Claims 1-20 are currently pending and have been examined.
Notice of Pre-AIA or AIA Status
The present application, filed on or after March 16, 2013, is being examined under the first inventor to file provisions of the AIA .
Continued Examination Under 37 CFR 1.114
A request for continued examination under 37 CFR 1.114, including the fee set forth in 37 CFR 1.17(e), was filed in this application after final rejection. Since this application is eligible for continued examination under 37 CFR 1.114, and the fee set forth in 37 CFR 1.17(e) has been timely paid, the finality of the previous Office action has been withdrawn pursuant to 37 CFR 1.114. Applicant's submission filed on 11/13/2025 has been entered.
Response to Arguments
Applicant's arguments filed 10/09/2025 and entered 11/13/2025 with respect to the rejections under 35 USC § 101 have been fully considered and found persuasive in combination with Applicant’s amendments; the rejections under 35 USC § 101 have accordingly been withdrawn.
Applicant’s arguments filed 10/09/2025 and entered 11/13/2025 with respect to the rejections under 35 USC § 103 have been fully considered but are moot in view of the new grounds of rejection.
Claim Objections
Claims 9 and 10 are objected to because of the following informalities:
Claim 9 includes an incorrect element label as shown: a second label, the second label represents that the compute module is processing another task at a first execution duration level, and execution duration required by the another.
Claim 10 includes an incorrect element label as shown: a third label, the third label represents that the compute module is processing another task at a second execution duration level, and execution duration required the another
Appropriate correction is required.
Claim Rejections - 35 USC § 112
The following is a quotation of 35 U.S.C. 112(a):
(a) IN GENERAL.—The specification shall contain a written description of the invention, and of the manner and process of making and using it, in such full, clear, concise, and exact terms as to enable any person skilled in the art to which it pertains, or with which it is most nearly connected, to make and use the same, and shall set forth the best mode contemplated by the inventor or joint inventor of carrying out the invention.
Claims 7-10, 19, and 20 are rejected under 35 U.S.C. 112(a) as failing to comply with the written description requirement. The claims contain subject matter which was not described in the specification in such a way as to reasonably convey to one skilled in the relevant art that the inventor, at the time the application was filed, had possession of the claimed invention.
Claim 7’s parent claim, claim 1, recites sending the second task to the target compute node for execution; and claim 7 recites subsequently sending the second task to another compute node in the plurality of compute nodes when a target compute module of the target compute node cannot execute the second task which is not supported by the written description of Applicant’s as-filed Specification (AppSpec). The nearest subject matter in AppSpec (pg. 20-23) describes making a number of conditional determinations to identify which (single) compute node to send the task for execution and then sending the task to the determined compute node.

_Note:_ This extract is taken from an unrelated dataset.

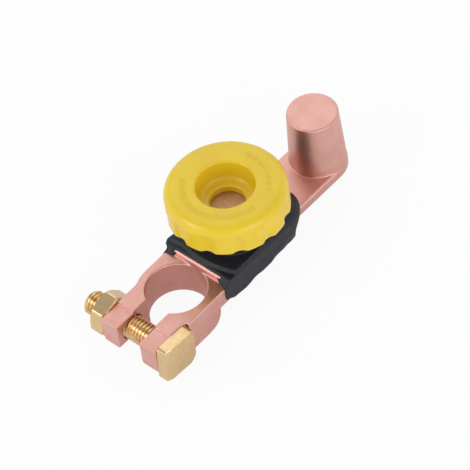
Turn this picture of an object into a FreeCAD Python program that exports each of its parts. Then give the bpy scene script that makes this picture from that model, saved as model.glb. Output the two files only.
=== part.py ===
import FreeCAD, Part
import math
import os

# Battery disconnect switch with a knob: a clamp for a battery post at one end, a tapered post at
# the other, and between them a screw contact that a knob opens and closes.
# Millimetres. Origin: centre of the clamp's bore, on the clamp's underside.
# +X runs from the clamp to the tapered post, +Z is up, the clamp's nut is on the +Y side.

V = FreeCAD.Vector

# Clamp ring and neck
bore_r = 9.6
ring_wall = 3.0
ring_h = 12.5
bore_chamfer = 0.3
cast_round = 0.5
neck_bottom = 6.2
neck_end = 13.6
lug_step = 1.9
lug_t = 2.0
lug_half = 9.6
riser_gap = 0.1
riser_round = 1.2

# Clamp ears
ear_gap = 9.2
ear_t = 6.6
ear_reach = 22.4
ear_step = 0.8
ear_step_length = 7.7
ear_bottom = 0.9
ear_tip_rise = 1.3
ear_tip_slope = 4.0
ear_round_nut_side = 3.0
ear_round_head_side = 1.0
ear_round_inside = 2.5
waist_r = 6.0

# Clamp bolt and nut, M8
bolt_r = 4.0
bolt_inset = 6.6
bolt_hole_clear = 0.25
bolt_end_y = 22.1
bolt_chamfer = 0.7
head_af = 13.0
head_t = 4.2
head_chamfer = 0.9
chamfer_slope = 1.73
head_turn = 4.0
head_key_clear = 0.4
nut_af = 13.0
nut_t = 5.4
nut_turn = -12.0
nut_chamfer = 0.5
nut_run = 0.06

# Tapered post and its tongue
post_x = 67.5
post_h = 20.7
post_base_r = 9.2
post_top_r = 8.2
post_chamfer = 0.3
tongue_half = 9.4
tongue_t = 3.4
tongue_chamfer = 0.6
screw_hole_run = 0.06

# Insulation between the two copper parts
plate_t = 0.8
plate_edge = 0.8
bush_wall = 1.5
bush_short = 0.2
bush_fit = 0.05

# Contact screw
knob_x = 26.7
screw_r = 5.0
screw_clear = 0.35
flange_r = 8.6
flange_t = 2.5
stem_r = 5.6
hex_af = 12.4
hex_t = 5.1
tip_below_clip = 0.6
tip_chamfer = 0.5
clip_groove_r = 4.3

# Stop washer and clip at the screw's lower end
lift = 1.875
lift_spare = 0.1
washer_r = 7.2
washer_t = 0.8
washer_clear = 0.3
clip_r = 6.4
clip_t = 0.8
clip_mouth = 3.0

# Knob
knob_r = 19.3
knob_bottom = 25.5
knob_top = 36.2
knob_round = 3.2
knob_round_bands = 4
knob_foot_chamfer = 0.6
recess_r = 9.3
recess_lip = 0.7
recess_draft = 0.35
recess_floor = 28.9
window_r = 5.6
window_t = 2.3
hub_r = 8.9
hub_floor_t = 1.2
flutes = 12
flute_phase = 22.0
flute_depth = 0.9
flute_cut_r = 2.6
flute_end = 0.6
core_in = 11.2
core_wall = 3.0
core_roof = 3.2
core_ribs = 6
core_rib_t = 1.6

# Rubber body
rubber_half = 13.3
rubber_foot_half = 13.1
rubber_bottom = 6.0
rubber_top = 15.8
rubber_front = 11.0
rubber_front_bow = 2.6
rubber_rear = 49.2
rubber_rear_r = 9.0
rubber_foot_rear = 45.5
rubber_wall = 0.6
rubber_edge = 1.1
lip_x = 8.2
lip_wall = 0.5
lip_mouth_x = 10.5
lip_foot_rise = 0.7
lip_foot_run = 3.3
collar_top_gap = 0.3
collar_r = 11.2
collar_clear = 0.5
skirt_wall = 2.0
skirt_drop = 1.5
skirt_clear = 1.0

# Sizes that follow from the ones above
ring_r = bore_r + ring_wall
ear_half = ear_gap / 2 + ear_t
lug_top = ring_h + lug_step
lug_bottom = lug_top - lug_t
tongue_top = lug_bottom - plate_t
tongue_bottom = tongue_top - tongue_t
post_top = tongue_top + post_h
riser_x = bore_r + riser_gap
bolt_x = bolt_inset - ear_reach
bolt_z = (ear_bottom + ring_h - ear_step) / 2
head_corner = head_af / 2 * (math.cos(math.radians(head_turn)) + math.sin(math.radians(head_turn)))
shoulder_x = bolt_x + head_corner + head_key_clear
bush_in = screw_r + screw_clear
bush_out = bush_in + bush_wall
hex_top = recess_floor - window_t
hex_bottom = hex_top - hex_t
hub_bottom = hex_bottom - hub_floor_t
washer_top = tongue_bottom - lift - lift_spare
clip_top = washer_top - washer_t
clip_bottom = clip_top - clip_t
screw_tip = clip_bottom - tip_below_clip
collar_in = max(hub_r, flange_r) + collar_clear
skirt_in = washer_r + skirt_clear
big = 200.0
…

AppSpec does not describe sending a task to one (target) node for execution and also sending it to another compute node when the target compute node cannot execute the second task as recited in claim 7.
Claim 19 recites essentially the same limitations, and has the same written description issues, as described above for claim 7.
Any claim listed in the rejection heading not explicitly listed in the body is rejected for being dependent upon a rejected claim.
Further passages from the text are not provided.